The Malian army, supported by French forces, has retaken control of two key towns from rebels after fierce fighting on the ground in central regions of the country.
French and Malian troops wrested control of the strategic town of Konna, located about 700 kilometres from Bamako, and Diabaly which is 400 kilometres north of the capital of the sprawling country on Friday.
A spokesperson from the al-Qaeda-linked Ansar al-Dine rebel group confirmed to Al Jazeera’s Mohammed Adow that its fighters pulled out of the town of Konna.
“They withdrew from the town after [incurring] huge casualties in the fighting in the town. They say they will continue their fighting in other parts of the north of Mali,” Adow said from the Malian capital Bamako.
He said that fighting is continuing in other towns where French and Malian forces have admitted encountering “stiff resistance” from rebel fighters.
In Diabaly, which the rbels had seized on Monday even as their bases were pounded by French fighter jets, local sources reported the rebels had been driven out.
“Diabaly is freed, the Islamists have left and the French and Malian troops have entered the town,” said a member of the local municipal council. Her statement was confirmed by a regional security source.
Armed groups that have controlled northern Mali since April pushed south into government-held territory and seized Konna, about 700km by road from Bamako, on January 10.
The takeover prompted former colonial ruler France to intervene to stop the rebel advance. Initially the French role was limited to air power, but it has since launched ground offensives with troops.
The area is not accessible to independent observers.
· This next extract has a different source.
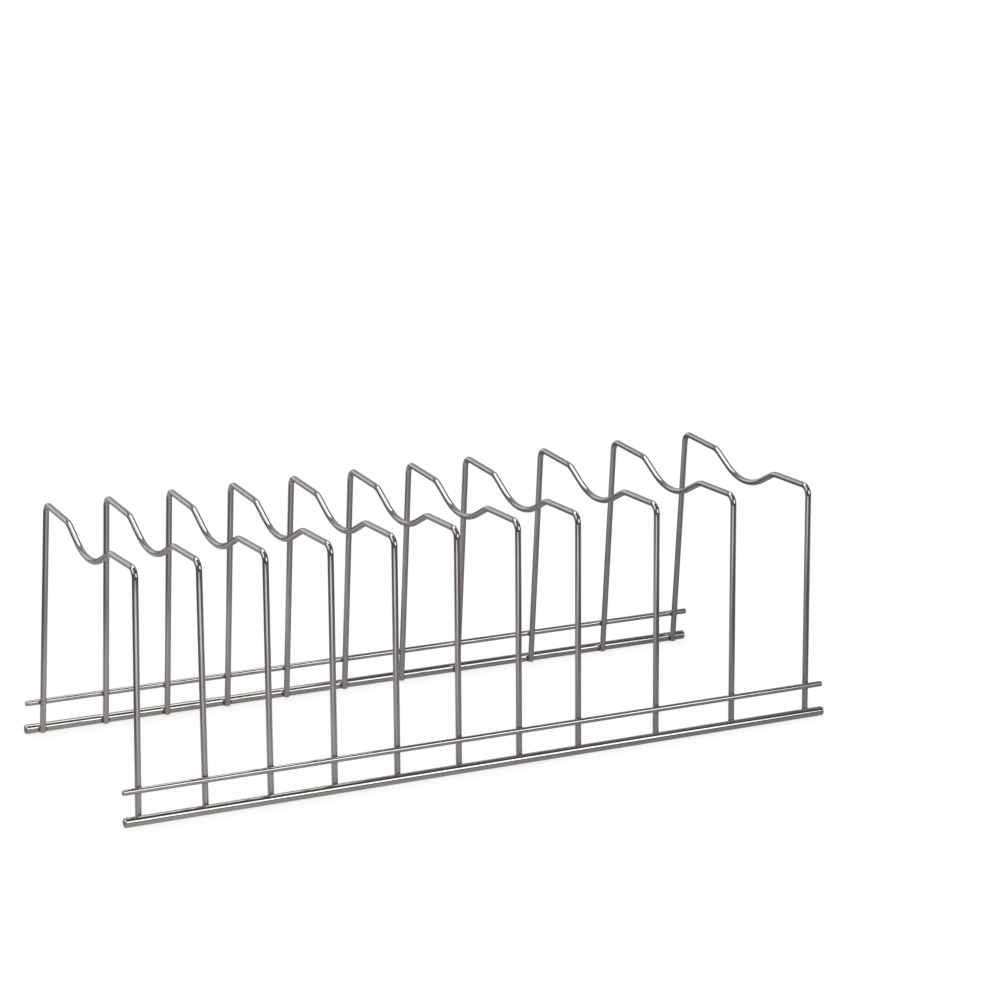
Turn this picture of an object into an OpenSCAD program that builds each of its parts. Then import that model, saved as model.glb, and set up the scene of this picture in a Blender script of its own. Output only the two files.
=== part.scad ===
// Pot lid rack of welded steel wire.
// Four straight rails run along X. Dividers, each one bent wire, stand across them in a row.
// Every rail lies on the outer side of the legs, so nothing stands in the way between the dividers.
// X runs along the row, Y across it, Z up. The table is at Z = 0 and the rack is centred over it.

/* [Slots] */
// wide slots, all at the far end of the row; the rest of the slots are narrow
wide_slots = 3; // [0:1:10]
// distance between the dividers of a narrow slot
narrow_pitch = 35; // [22:1:60]
// distance between the dividers of a wide slot
wide_pitch = 47; // [25:1:80]
// how far the rails run past the outermost dividers
rail_overhang = 9; // [5:1:30]

/* [Divider outline] */
// distance between the two legs of a divider at the table, on the wire's centreline
foot_spread = 142.6; // [132:0.2:200]
// distance between the outer corners of a divider, before they are rounded
top_spread = 129.4; // [90:0.2:140]
// height of the outer corners above the table, before they are rounded
corner_h = 127.7; // [80:0.1:200]
// distance between the inner ends of the two shoulders, before they are rounded
dip_mouth = 60.6; // [40:0.2:80]
// how much lower a shoulder's inner end is than its outer corner
shoulder_fall = 1.3; // [0:0.1:4]
// how far the point of the dip lies below the outer corners, before it is rounded
dip_depth = 17.4; // [10:0.1:30]
// gap between the cut ends of the legs and the table
leg_clear = 0.9; // [0.5:0.1:1.5]
// how far the first divider is tipped towards the others, in degrees
first_tip = 1.1; // [0:0.1:3]

/* [Bends, on the wire's centreline] */
// radius of the outer corners, where leg turns into shoulder
corner_r = 5.2; // [4:0.1:12]
// radius where a shoulder turns down into the dip
brow_r = 13; // [4:0.5:20]
// radius of the dip
dip_r = 38; // [10:0.5:45]

/* [Wire] */
// wire of the dividers
divider_d = 3.2; // [2.4:0.1:4]
// wire of the two lower rails, which stand on the table
lower_rail_d = 5; // [4:0.1:7]
// wire of the two upper rails
upper_rail_d = 3; // [2:0.1:4]
// height of the upper rails' centreline above the table
upper_rail_h = 17.5; // [10:0.5:40]
// how deep the welding presses a rail and a leg into each other
weld_set = 0.8; // [0.3:0.1:1]
// bevel on the cut ends of the rails
end_bevel = 0.5; // [0.2:0.1:0.8]
// how much thinner the wire is in its bends, where bending has drawn it out
bend_thinning = 0.04; // [0.02:0.02:0.1]

/* [Hidden] */
$fn = 96;
slots = 10;
narrow_slots = slots - wide_slots;
rail_len = 2 * rail_overhang + narrow_slots * narrow_pitch + wide_slots * wide_pitch;
// the legs lean inwards by this many degrees
leg_lean = atan((foot_spread - top_spread) / 2 / corner_h);
wire_color = [0.72, 0.71, 0.69];
rail_color = [0.64, 0.63, 0.62];
// how far a straight reaches over the thinner wire of its bend
bend_lap = 0.15;
// most of a shoulder that the bend at either end may use, and most of a slope for brow and dip
shoulder_share = 0.45;
brow_share = 0.18;
dip_share = 0.78;
BACK = 1;
FRONT = -1;

// distance of a leg's centreline from the middle plane at height z
function leg_y(z) = foot_spread / 2 - z * tan(leg_lean);

// distance of a rail's centreline from the middle plane, set into the outer side of the legs
function rail_y(d, z) = leg_y(z) + ((divider_d + d) / 2 - weld_set) / cos(leg_lean);

// place of divider i along the row, counted from 1
function divider_x(i) = rail_overhang - rail_len / 2
    + narrow_pitch * min(i - 1, narrow_slots)
    + wide_pitch * max(0, i - 1 - narrow_slots);

// direction of the line from point a to point b, in degrees
function heading(a, b) = atan2(b[1] - a[1], b[0] - a[0]);

// how far the path turns at corner i, positive to the left
function turn(path, i) =
    let (t = heading(path[i], path[i + 1]) - heading(path[i - 1], path[i]))
    t - 360 * round(t / 360);

// length of straight wire that a bend of radius r uses up on each side of corner i
function setback(path, i, r) = r == 0 ? 0 : r * tan(abs(turn(path, i)) / 2);

// half of a divider's outline as [across, up], from the cut end of its leg to the dip
half_outline = [
    [leg_y(leg_clear), leg_clear],
    [top_spread / 2, corner_h],
    [dip_mouth / 2, corner_h - shoulder_fall],
    [0, corner_h - dip_depth]
];

// the whole outline, one half mirrored after the other
outline = [
    for (p = half_outline) p,
    for (k = [2 : -1 : 0]) [-half_outline[k][0], half_outline[k][1]]
];
shoulder_len = norm(outline[2] - outline[1]);
slope_len = norm(outline[3] - outline[2]);

// radius r at corner i, or less where its bend would use up more than room of a straight
function bend(i, r, room) = min(r, room / tan(abs(turn(outline, i)) / 2));

half_bends = [
    0,
    bend(1, corner_r, shoulder_share * shoulder_len),
    bend(2, brow_r, min(shoulder_share * shoulder_len, brow_share * slope_len)),
    bend(3, dip_r, dip_share * slope_len)
];
bends = [for (r = half_bends) r, for (k = [2 : -1 : 0]) half_bends[k]];

// Round wire bent along a path in the XY plane, with one radius for each of its points.
// Bending draws the wire a little thinner, so each straight laps over the start of its bend.
module bent_wire(path, radii, d) {
    for (i = [0 : len(path) - 2]) {
        start = radii[i] == 0 ? 0 : setback(path, i, radii[i]) - bend_lap;
        stop = radii[i + 1] == 0 ? 0 : setback(path, i + 1, radii[i + 1]) - bend_lap;
        translate(path[i])
            rotate([0, 0, heading(path[i], path[i + 1])])
                translate([start, 0, 0])
                    rotate([0, 90, 0])
                        cylinder(d = d, h = norm(path[i + 1] - path[i]) - start - stop);
    }
    for (i = [1 : len(path) - 2]) {
        t = turn(path, i);
        side = sign(t);
        translate(path[i])
            rotate([0, 0, heading(path[i - 1], path[i])])
                translate([-setback(path, i, radii[i]), side * radii[i], 0])
                    rotate([0, 0, side > 0 ? -90 : 90 + t])
                        rotate_extrude(angle = abs(t))
                            translate([radii[i], 0])
                                circle(d = d - bend_thinning);
    }
}

// Straight wire along X with both cut ends bevelled.
module rail(side, d, z) {
    r = d / 2;
    translate([-rail_len / 2, side * rail_y(d, z), z])
        rotate([0, 90, 0])
            rotate_extrude()
                polygon([
                    [0, 0],
                    [r - end_bevel, 0],
                    [r, end_bevel],
                    [r, rail_len - end_bevel],
                    [r - end_bevel, rail_len],
                    [0, rail_len]
                ]);
}

module lower_rail(side) {
    rail(side, lower_rail_d, lower_rail_d / 2);
}

module upper_rail(side) {
    rail(side, upper_rail_d, upper_rail_h);
}

// One divider: the bent wire stood up across the row, with a seat in each leg for every rail.
module divider(i) {
    tip = i == 1 ? first_tip : 0;
    difference() {
        translate([divider_x(i), 0, upper_rail_h])
            rotate([0, tip, 0])
                translate([0, 0, -upper_rail_h])
                    rotate([90, 0, 90])
                        bent_wire(outline, bends, divider_d);
        for (side = [FRONT, BACK]) {
            lower_rail(side);
            upper_rail(side);
        }
    }
}

module front_lower_rail() {
    color(rail_color) lower_rail(FRONT);
}

module back_lower_rail() {
    color(rail_color) lower_rail(BACK);
}

module front_upper_rail() {
    color(rail_color) upper_rail(FRONT);
}

module back_upper_rail() {
    color(rail_color) upper_rail(BACK);
}

module divider_01() {
    color(wire_color) divider(1);
}

module divider_02() {
    color(wire_color) divider(2);
}

module divider_03() {
    color(wire_color) divider(3);
}

module divider_04() {
    color(wire_color) divider(4);
}

module divider_05() {
    color(wire_color) divider(5);
}

module divider_06() {
    color(wire_color) divider(6);
}

module divider_07() {
    color(wire_color) divider(7);
}

module divider_08() {
    color(wire_color) divider(8);
}

module divider_09() {
    color(wire_color) divider(9);
}

module divider_10() {
    color(wire_color) divider(10);
}

module divider_11() {
    color(wire_color) divider(11);
}

front_lower_rail();
back_lower_rail();
front_upper_rail();
back_upper_rail();
divider_01();
divider_02();
divider_03();
divider_04();
divider_05();
divider_06();
divider_07();
divider_08();
divider_09();
divider_10();
divider_11();
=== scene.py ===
# %% [markdown]
# # A pot lid rack of bright steel wire
#
# The real rack is nothing but drawn steel wire, cut, bent and welded: four straight rails and a
# row of dividers, each of them one wire bent in one plane. All of its looks come from bright
# metal, so this lesson is about two things: round wire that is truly round in the mesh, and a
# plain studio that gives bright wire something to mirror.
#
# The measured solid model is loaded first and stays as it is. Every wire made below stands
# exactly where its solid stands and takes its place in the picture.

# %% Load the measured model
import math
import random

import bpy
import numpy as np
from mathutils import Matrix, Vector


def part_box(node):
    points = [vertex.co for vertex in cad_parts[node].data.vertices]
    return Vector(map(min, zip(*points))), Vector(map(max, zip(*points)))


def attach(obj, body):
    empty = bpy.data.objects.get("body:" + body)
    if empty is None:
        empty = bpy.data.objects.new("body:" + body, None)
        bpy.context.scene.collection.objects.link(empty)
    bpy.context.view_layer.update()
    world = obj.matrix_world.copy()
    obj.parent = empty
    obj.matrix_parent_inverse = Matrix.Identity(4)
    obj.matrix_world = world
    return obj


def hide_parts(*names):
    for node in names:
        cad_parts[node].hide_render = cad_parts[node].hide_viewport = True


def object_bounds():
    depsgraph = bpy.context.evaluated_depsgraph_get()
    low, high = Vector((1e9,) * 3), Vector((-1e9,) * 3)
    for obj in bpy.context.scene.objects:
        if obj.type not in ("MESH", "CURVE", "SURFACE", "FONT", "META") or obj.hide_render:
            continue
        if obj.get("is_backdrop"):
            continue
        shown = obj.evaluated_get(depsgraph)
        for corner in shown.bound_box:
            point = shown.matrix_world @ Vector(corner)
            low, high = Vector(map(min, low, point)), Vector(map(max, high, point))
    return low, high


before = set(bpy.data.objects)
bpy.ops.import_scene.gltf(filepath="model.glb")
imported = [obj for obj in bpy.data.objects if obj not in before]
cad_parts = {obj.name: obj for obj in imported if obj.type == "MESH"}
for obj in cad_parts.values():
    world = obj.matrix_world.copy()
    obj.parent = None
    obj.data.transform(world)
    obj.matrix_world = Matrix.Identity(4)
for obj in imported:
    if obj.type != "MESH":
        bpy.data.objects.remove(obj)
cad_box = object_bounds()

print("solids in the frame:", ", ".join(sorted(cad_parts)))

# %% [markdown]
# ## Measures
#
# Wire goods are drawn in millimetres and Blender works in metres, so the lesson keeps every
# measure in millimetres and turns it to metres in one place, when a mesh is handed over. The
# values are those of the solid model: the wires' diameters, where the dividers stand along the
# row, and the corners of the divider's outline before they are rounded.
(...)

Nigeria has boosted its troop allotment for Mali to 1,200 soldiers from 900 planned earlier as part of an African force
aimed at helping to retake the north, officials said Friday.
In a letter to the country’s Senate on Thursday, President Goodluck Jonathan said he had, “in consultation with the National Defence Council, approved the development of a contingent of 1,200 members of the armed forces.”
It said the soldiers would be deployed “for limited combat duties”. Nigeria will also command the African force.
In urging the Senate to approve the deployment, Jonathan said he had concluded that “our national security is under imminent threat or danger as a result of the crisis in northern Mali”.
The Senate approved the deployment on Thursday, Senator Ita Enang, chairman of the body’s business and rules committee, confirmed on Friday.
A contingent of 80 Nigerian troops departed for Mali on Thursday as part of the UN-mandated African force, and military officials spoke then of a total of only 900 troops. It was not clear when the remainder of the troops would arrive.
Meanwhile, the UN refugee agency said it anticipated as many as 700,000 more people in northern Mali will be forced to flee their homes in the next few months because of the fighting.
Melissa Fleming, UNHCR’s spokeswoman, said the agency is planning for the additional displacement of up to 300,000 inside Mali and 407,000 flowing into neighbouring countries.
Fleming said the agency is urgently reinforcing its teams across the region as thousands more refugees flee to Mauritania, Burkina Faso, Niger, Algeria, Guinea and Togo.
The agency says that during 2012 close to 200,000 people fled their homes in northern Mali and are on the move within the country, while 144,500 Malians crossed into neighbouring countries.